Tallinn-based startups frequently launch with European or global ambitions from day one. This means the name must work internationally without losing local authenticity. Estonian language has specific phonetic characteristics — long vowels, double consonants, unique letters like õ, ä, ü, ö — that require careful consideration when creating names intended for international use.
We understand these dynamics because we work from Tallinn and serve clients across the EU. Our linguistic screening process is built for this multilingual reality.
Investment and Pricing
Brand naming at bf agency is structured into clear packages:
- Name Only (800 – 1,200€) — strategic brief, name generation, linguistic screening, trademark pre-check, domain verification, 3–5 finalist names with rationale.
- Name + Logo (1,500 – 2,500€) — naming process plus logo design developed from the chosen name. The integrated approach ensures visual and verbal identity work together.
- Name + Full Identity (2,500 – 5,000€) — naming, logo, colour palette, typography, and core brand elements. Ideal for startups building their entire brand from scratch.
Every project includes trademark pre-screening and domain checks. Formal trademark registration is handled by a legal partner and quoted separately. The investment reflects the depth of research and the strategic value of a name that will represent your business for years or decades.
Frequently Asked Questions
How many name options will I receive?
We present 3 to 5 finalist names, each with a strategic rationale, linguistic analysis, and domain availability status. Behind these finalists are hundreds of candidates that were generated and filtered during the process.
What if I do not like any of the proposed names?
This rarely happens because the strategic brief ensures alignment before creative work begins. If none of the finalists resonate, we conduct a feedback session to understand what is missing and run an additional round of exploration at no extra cost.
Can you name a product or service, not just a company?

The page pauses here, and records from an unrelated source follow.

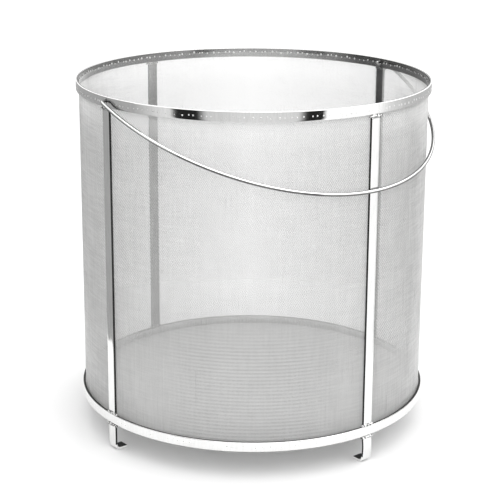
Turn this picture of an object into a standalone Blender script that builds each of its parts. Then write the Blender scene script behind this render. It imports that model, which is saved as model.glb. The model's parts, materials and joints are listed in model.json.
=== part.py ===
"""Stainless brewing basket: a woven wire cylinder held in a frame of flat bar, with a swinging bail handle.

Metres, +Z up. The origin is on the basket's own axis, on the surface that the feet stand on. The bail's
hinge axis runs along X, through the rim, and at rest the bail hangs down outside the basket on its -Y side.
"""

from math import atan2, cos, hypot, pi, radians, sin

import bmesh
import bpy
from mathutils import Matrix, Vector

# Driving dimensions
OUTER_RADIUS = 0.175
HEIGHT = 0.350
BAR_WIDTH = 0.010
BAR_THICKNESS = 0.0025
BAR_EDGE = 0.0004
STRAP_WIDTH = 0.011
UNDERSIDE = 0.027
CLOTH = 0.0003
CLOTH_LAP = 0.0058
PAN_FLANGE = 0.008
PAN_BEND = 0.0015
WIRE_RADIUS = 0.00175
PIVOT_DROP = 0.0042
BAIL_HALF_SPAN = 0.1796
BAIL_DROP = 0.0764
HOOK_LEG = 0.0062
HOOK_INSET = 0.0065
WIRE_BEND = 0.0030
FOOT_LENGTH = 0.014
FOOT_BEND = 0.0036
WELD_HEIGHT = 0.0018
WELD_PROUD = 0.0005
GAP = 0.0003

# Worked out from them
RIM_TOP = HEIGHT
RIM_BOTTOM = HEIGHT - BAR_WIDTH
RING_TOP = UNDERSIDE + BAR_WIDTH
BAR_INNER = OUTER_RADIUS - BAR_THICKNESS
CLOTH_OUTER = BAR_INNER - GAP
CLOTH_INNER = CLOTH_OUTER - CLOTH
CLOTH_TOP = RIM_BOTTOM + CLOTH_LAP
CLOTH_BOTTOM = UNDERSIDE + 0.0012
PAN_OUTER = CLOTH_INNER - GAP
PIVOT_HEIGHT = HEIGHT - PIVOT_DROP
HOLE_RADIUS = WIRE_RADIUS + 0.0004
WELD_SPACE = WELD_HEIGHT + 2 * GAP
STRAP_MIDDLE = OUTER_RADIUS + 0.0001 - BAR_THICKNESS / 2
BAIL_REACH = OUTER_RADIUS + 0.0001 + WIRE_RADIUS + 0.00045
BAIL_DEPTH = hypot(BAIL_REACH, BAIL_DROP)
BAIL_HANG = atan2(BAIL_DROP, BAIL_REACH)

RING_STEPS = 72
WIRE_STEP = 0.0085

# The four upright bars, named by where they stand, with the turn about Z from the +X side
SIDES = {"right": 0.0, "back": pi / 2, "left": pi, "front": -pi / 2}
FOOT_BOW = {"right": 0.0, "back": 0.0002, "left": 0.0, "front": 0.0008}

# Colour, roughness and metallic value
FINISHES = {
    "polished_bar": ((0.80, 0.80, 0.79), 0.16, 1.0),
    "bail_wire": ((0.84, 0.84, 0.83), 0.12, 1.0),
    "woven_cloth": ((0.70, 0.70, 0.69), 0.34, 1.0),
    "weld_bead": ((0.58, 0.57, 0.55), 0.42, 1.0),
}


def clear_scene():
    for obj in list(bpy.data.objects):
        bpy.data.objects.remove(obj)


def new_collection(name):
    collection = bpy.data.collections.new(name)
    bpy.context.scene.collection.children.link(collection)
    return collection


def finish_material(name):
    """The Principled material of that name, made on its first use."""
    found = bpy.data.materials.get(name)
    if found:
        return found
    colour, roughness, metallic = FINISHES[name]
    material = bpy.data.materials.new(name)
    material.use_nodes = True
    shader = material.node_tree.nodes["Principled BSDF"]
    shader.inputs["Base Color"].default_value = (*colour, 1.0)
    shader.inputs["Roughness"].default_value = roughness
    shader.inputs["Metallic"].default_value = metallic
    material.diffuse_color = (*colour, 1.0)
    return material


def add_object(name, data, finish, collection):
    obj = bpy.data.objects.new(name, data)
    collection.objects.link(obj)
    data.materials.append(finish_material(finish))
    return obj


def smooth(obj, degrees=35):
    obj.data.shade_smooth()
    obj.data.set_sharp_from_angle(angle=radians(degrees))


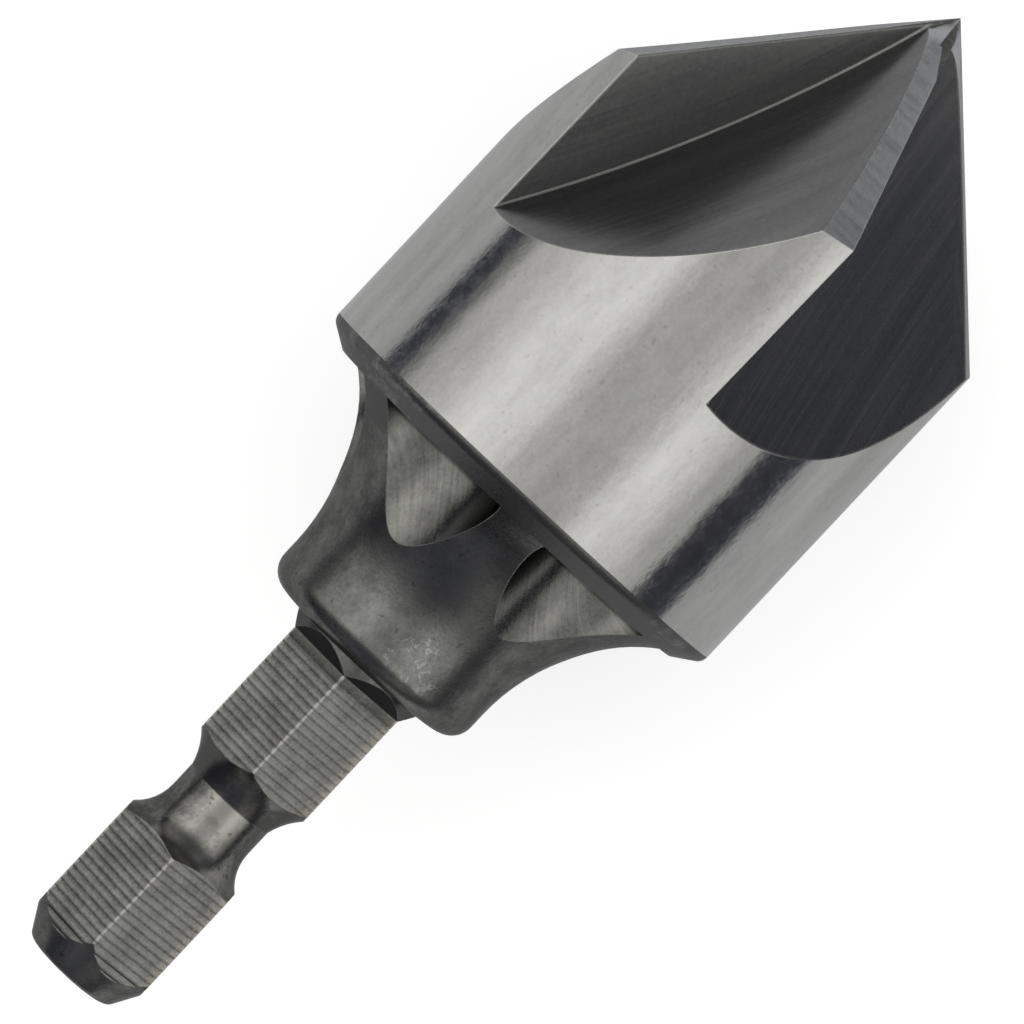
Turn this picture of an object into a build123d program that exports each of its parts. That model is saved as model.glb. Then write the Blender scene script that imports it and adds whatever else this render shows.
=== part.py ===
from build123d import *
import math
import os

# A countersink bit for a power driver, made from one steel bar: turned, milled and ground.
# The tool axis is X. The origin is the middle of the shank's end face, +X runs to the point
# and +Z is up. Azimuths turn right-handed about +X, starting from +Z. Lengths are in mm,
# angles in degrees.

# Lengths along the tool, one after the other
shank_length = 19.55  # end face to the rear face of the hub
hub_length = 1.99  # hub, with its rounding, up to the start of the flare
head_length = 18.73  # rear face of the rim to the foot of the cone
# The flare and the cone get their lengths from their radii and angle.

# Head
head_diameter = 23.0
point_angle = 90.0  # included angle of the cutting cone
land_relief_angle = 5.0  # the lands fall away by this behind their cutting edges
rim_chamfer_depth = 1.25  # across the tool
rim_chamfer_length = 0.8  # along the tool
rim_rounding = 0.6  # between the chamfer and the ground diameter
rim_ledge_width = 0.3  # flat ring between the flare and the chamfer

# Hub and flare
hub_diameter = 11.66
hub_rounding = 1.15
flare_radius = 9.42

# Hexagon shank
hex_across_flats = 6.35
stock_diameter = 7.36  # round bar that the flats are milled into, up to sharp corners
end_face_diameter = 4.8
end_taper_angle = 30.0  # between the lead-in taper and the tool axis
end_rounding = 0.4
collar_length = 0.15  # round bar left between the flats and the hub
runout_angle = 36.5  # slope up which the cutter leaves each flat

# Fine grooves across the flats
ridge_pitch = 0.4
ridge_groove_width = 0.15
ridge_groove_depth = 0.05

# Groove for the balls of a quick-change chuck
neck_diameter = 4.7
neck_start = 9.5
neck_length = 1.28
rear_flank_radius = 2.4
front_flank_radius = 3.4
front_flank_angle = 14.0  # slope of the front flank where it leaves the neck

# Pockets milled into the flare, parallel to the tool, up to the rear face of the rim
pocket_count = 6
pocket_cutter_diameter = 8.0
pocket_floor_height = 0.6  # above the surface of the hub
first_pocket_azimuth = 37.1

# Flutes, ground by the corner of a large wheel
flute_count = 5
first_flute_azimuth = 17.4
rake_lead = 0.1  # cutting face ahead of the tool axis, at the foot of the cone
axial_rake_angle = 0.8
wheel_diameter = 156.0
wheel_flank_angle = 4.05  # the wheel grows wider by this, away from the cutting face
flute_tail_length = 9.4  # foot of the cone back to where the wheel leaves the head
point_web_radius = 0.7  # tool axis to the bottom of the flute, at the height of the point

head_radius = head_diameter / 2
hub_radius = hub_diameter / 2
stock_radius = stock_diameter / 2
flat_height = hex_across_flats / 2
chamfer_inner_radius = head_radius - rim_chamfer_depth
flare_end_radius = chamfer_inner_radius - rim_ledge_width


def arc_reach(radius, rise):
    """Length along the tool of an arc that starts parallel to it and rises by this much."""
    return math.sqrt(radius**2 - (radius - rise) ** 2)


def arc_turn(radius, rise):
    """Angle through which that arc turns."""
    return math.degrees(math.acos(1 - rise / radius))


flare_start = shank_length + hub_length
rim_face = flare_start + arc_reach(flare_radius, flare_end_radius - hub_radius)
cone_foot = rim_face + head_length
cone_length = head_radius / math.tan(math.radians(point_angle / 2))
point = cone_foot + cone_length


def turned_blank():
    """The bit before milling and grinding: one outline turned about the tool axis."""
    end_radius = end_face_diameter / 2
    taper_length = (stock_radius - end_radius) / math.tan(math.radians(end_taper_angle))
    neck_radius = neck_diameter / 2
    neck_end = neck_start + neck_length
    neck_rise = stock_radius - neck_radius
    groove_start = neck_start - arc_reach(rear_flank_radius, neck_rise)
    rear_turn = arc_turn(rear_flank_radius, neck_rise)
    front_slope = math.radians(front_flank_angle)
    front_centre_x = neck_end - front_flank_radius * math.sin(front_slope)
    front_centre_y = neck_radius + front_flank_radius * math.cos(front_slope)
    front_rise = stock_radius - (front_centre_y - front_flank_radius)
    groove_end = front_centre_x + arc_reach(front_flank_radius, front_rise)
    front_turn = arc_turn(front_flank_radius, front_rise) - front_flank_angle
    flare_turn = arc_turn(flare_radius, flare_end_radius - hub_radius)
    hub_rounding_centre = (shank_length + hub_rounding, hub_radius - hub_rounding)
    rim_turn = math.degrees(math.atan(rim_chamfer_depth / rim_chamfer_length))
    rim_tangent = rim_rounding * math.tan(math.radians(rim_turn / 2))
    rim_rounding_end = rim_face + rim_chamfer_length + rim_tangent

    with BuildPart() as blank:
        with BuildSketch(Plane.XY):
            with BuildLine():
                Line((point, 0), (0, 0))
                Polyline(
                    (0, 0),
                    (0, end_radius),
                    (taper_length, stock_radius),
                    (groove_start, stock_radius),
                )
                CenterArc(
                    (neck_start, neck_radius + rear_flank_radius),
                    rear_flank_radius,
                    -90 - rear_turn,
                    rear_turn,
                )
                Line((neck_start, neck_radius), (neck_end, neck_radius))
                CenterArc(
                    (front_centre_x, front_centre_y),
                    front_flank_radius,
                    -90 + front_flank_angle,
                    front_turn,
                )
                Polyline(
                    (groove_end, stock_radius),
                    (shank_length, stock_radius),
                    (shank_length, hub_radius - hub_rounding),
                )
                CenterArc(hub_rounding_centre, hub_rounding, 180, -90)
                Line((shank_length + hub_rounding, hub_radius), (flare_start, hub_radius))
                CenterArc((flare_start, hub_radius + flare_radius), flare_radius, -90, flare_turn)
                rim_arc = CenterArc(
                    (rim_rounding_end, head_radius - rim_rounding),
                    rim_rounding,
                    90 + rim_turn,
                    -rim_turn,
                )
                Polyline(
                    (rim_face, flare_end_radius),
                    (rim_face, chamfer_inner_radius),
                    rim_arc @ 0,
                )
                Polyline((rim_rounding_end, head_radius), (cone_foot, head_radius), (point, 0))
            make_face()
        revolve(axis=Axis.X)
        end_edge = blank.edges().filter_by(GeomType.CIRCLE).sort_by(Axis.X)[0]
        fillet(end_edge, end_rounding)
    return blank.part


def flat_cutter():
    """Sweep of the mill that cuts one flat, its fine grooves and its run-out, facing +Z."""
    clear_height = stock_diameter  # well outside the bar
    runout_slope = math.tan(math.radians(runout_angle))
    wall = shank_length - collar_length / 2  # here the cutter is already clear of the bar
    wall_height = stock_radius + runout_slope * collar_length / 2
    flat_end = wall - (wall_height - flat_height) / runout_slope
    ridge_count = int(flat_end / ridge_pitch)

    bottom = [(-stock_radius, flat_height)]
    for ridge in range(ridge_count):
        groove_middle = (ridge + 0.5) * ridge_pitch
        bottom.append((groove_middle - ridge_groove_width / 2, flat_height))
        bottom.append((groove_middle, flat_height - ridge_groove_depth))
        bottom.append((groove_middle + ridge_groove_width / 2, flat_height))
    bottom.append((flat_end, flat_height))

    with BuildPart() as cutter:
        with BuildSketch(Plane.XZ):
            with BuildLine():
                Polyline(
                    *bottom,
                    (wall, wall_height),
                    (wall, clear_height),
                    (-stock_radius, clear_height),
                    (-stock_radius, flat_height),
                )
            make_face()
        extrude(amount=stock_radius, both=True)
    return cutter.part


def pocket_cutter():
    """Sweep of the end mill that cuts one pocket of the flare, on the +Z side."""
    cutter_radius = pocket_cutter_diameter / 2
    cutter_offset = hub_radius + pocket_floor_height + cutter_radius
    start = Plane(origin=(shank_length, 0, cutter_offset), x_dir=(0, 1, 0), z_dir=(1, 0, 0))
    cutter = extrude(start * Circle(cutter_radius), rim_face - shank_length)
    return cutter


def relief_cutter():
    """What is ground off one land of the cone, behind the cutting edge that faces +Z.

    The ground surface is a cone that is tilted about the cutting edge, with the same point.
    """
    edge_lead = 1.5  # the whole land is relieved, right from its cutting edge
    sector_lead = 15.0  # the tool starts in the open flute ahead of the cutting edge
    start = cone_foot - head_radius * math.tan(math.radians(land_relief_angle))
    reach = head_diameter  # well outside the head
    half_sector = 180 / flute_count
    half_width = reach * math.tan(math.radians(half_sector))
    across = Plane(origin=(start, 0, 0), x_dir=(0, 0, 1), z_dir=(1, 0, 0))
    outline = Polygon((0, 0), (reach, -half_width), (reach, half_width), align=None)
    sector = extrude(across * outline, point - start)
    sector = sector.rotate(Axis.X, sector_lead - half_sector)
    ground_length = 2 * cone_length
    ground = Cone(
        ground_length * math.tan(math.radians(point_angle / 2)),
        0,
        ground_length,
        align=(Align.CENTER, Align.CENTER, Align.MAX),
    )
    ground = Pos(point, 0, 0) * Rot(0, 0, land_relief_angle) * Rot(0, 90, 0) * ground
    return sector - ground.rotate(Axis.X, edge_lead)


def grinding_wheel():
    """Grinding wheel in place for the flute whose cutting face stands up from the axis on +Z."""
    wheel_radius = wheel_diameter / 2
    wheel_width = head_radius  # reaches from the cutting face out of the side of the head
    flank_growth = wheel_width * math.tan(math.radians(wheel_flank_angle))

    # In the cutting face, the wheel's rim leaves the head at the flute's tail and passes the
    # point at the web's radius. The wheel's centre is found from these two places.
    drop = head_radius - point_web_radius
    run = flute_tail_length + cone_length
    chord = math.hypot(drop, run)
    centre_distance = math.sqrt(wheel_radius**2 - (chord / 2) ** 2)
    centre_height = (head_radius + point_web_radius) / 2 + centre_distance * run / chord
    centre_advance = (cone_length - flute_tail_length) / 2 + centre_distance * drop / chord

    rake = math.radians(axial_rake_angle)
    along = Vector(math.cos(rake), -math.sin(rake), 0)
    away = Vector(-math.sin(rake), -math.cos(rake), 0)
    centre = Vector(cone_foot, -rake_lead, centre_height) + along * centre_advance
    wheel = Cone(
        wheel_radius,
        wheel_radius + flank_growth,
        wheel_width,
        align=(Align.CENTER, Align.CENTER, Align.MIN),
    )
    return Plane(origin=centre, x_dir=(0, 0, 1), z_dir=away) * wheel


def around_axis(tool, count, first_azimuth):
    """Copies of a tool at equal turns about the tool axis."""
    return [tool.rotate(Axis.X, first_azimuth + turn * 360 / count) for turn in range(count)]


flat_count = 6
bit = turned_blank()
bit -= around_axis(flat_cutter(), flat_count, 180 / flat_count)
bit -= around_axis(pocket_cutter(), pocket_count, first_pocket_azimuth)
bit -= around_axis(grinding_wheel(), flute_count, first_flute_azimuth)
bit -= around_axis(relief_cutter(), flute_count, first_flute_azimuth)

os.makedirs("parts", exist_ok=True)
export_step(bit, "parts/countersink_bit.step")
print("overall length", round(point, 2), "mm, volume", round(bit.volume), "mm3")
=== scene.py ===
import math

import bpy
import numpy as np
from mathutils import Matrix, Vector


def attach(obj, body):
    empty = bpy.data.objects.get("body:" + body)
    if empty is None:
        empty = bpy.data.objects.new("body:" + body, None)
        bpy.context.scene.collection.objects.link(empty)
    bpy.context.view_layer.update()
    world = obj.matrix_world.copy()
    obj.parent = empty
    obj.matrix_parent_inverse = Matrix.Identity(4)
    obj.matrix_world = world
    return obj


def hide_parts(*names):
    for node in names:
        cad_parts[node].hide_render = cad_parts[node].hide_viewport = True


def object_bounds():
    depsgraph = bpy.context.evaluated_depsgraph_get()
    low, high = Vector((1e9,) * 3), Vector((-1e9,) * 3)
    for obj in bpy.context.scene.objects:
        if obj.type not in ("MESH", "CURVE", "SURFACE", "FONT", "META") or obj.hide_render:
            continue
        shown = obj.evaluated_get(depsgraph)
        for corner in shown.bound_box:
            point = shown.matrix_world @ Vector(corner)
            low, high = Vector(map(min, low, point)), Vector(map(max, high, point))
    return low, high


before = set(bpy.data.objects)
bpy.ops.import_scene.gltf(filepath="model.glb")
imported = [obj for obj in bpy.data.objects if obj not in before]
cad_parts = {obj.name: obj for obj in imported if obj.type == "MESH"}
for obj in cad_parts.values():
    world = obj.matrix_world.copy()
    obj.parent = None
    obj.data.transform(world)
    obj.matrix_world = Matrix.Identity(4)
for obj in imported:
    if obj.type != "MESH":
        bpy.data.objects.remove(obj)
cad_box = [list(corner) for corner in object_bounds()]
scene = bpy.context.scene
MM = 1000  # millimetres in a metre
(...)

Yes. Product naming, service naming, and sub-brand naming follow the same methodology. The main difference is how the new name relates to the parent brand architecture — whether it operates independently or within an endorsed structure.
Do you handle trademark registration?
We conduct preliminary trademark searches as part of every project. For formal registration with the Estonian Patent Office or EUIPO, we connect you with a specialised trademark attorney. This ensures legal accuracy while keeping our focus on the creative and strategic work.
How long does the naming process take?
Typically 2 to 3 weeks from brief to final presentation. Rush projects are possible within 7 to 10 days for an additional fee. The timeline depends on the number of languages screened and the complexity of the trademark landscape.
Can you check if my existing name works in other languages?
Absolutely. We offer standalone linguistic audits for businesses expanding into new markets. This includes phonetic analysis, meaning checks, cultural association mapping, and recommendations for adaptation if needed.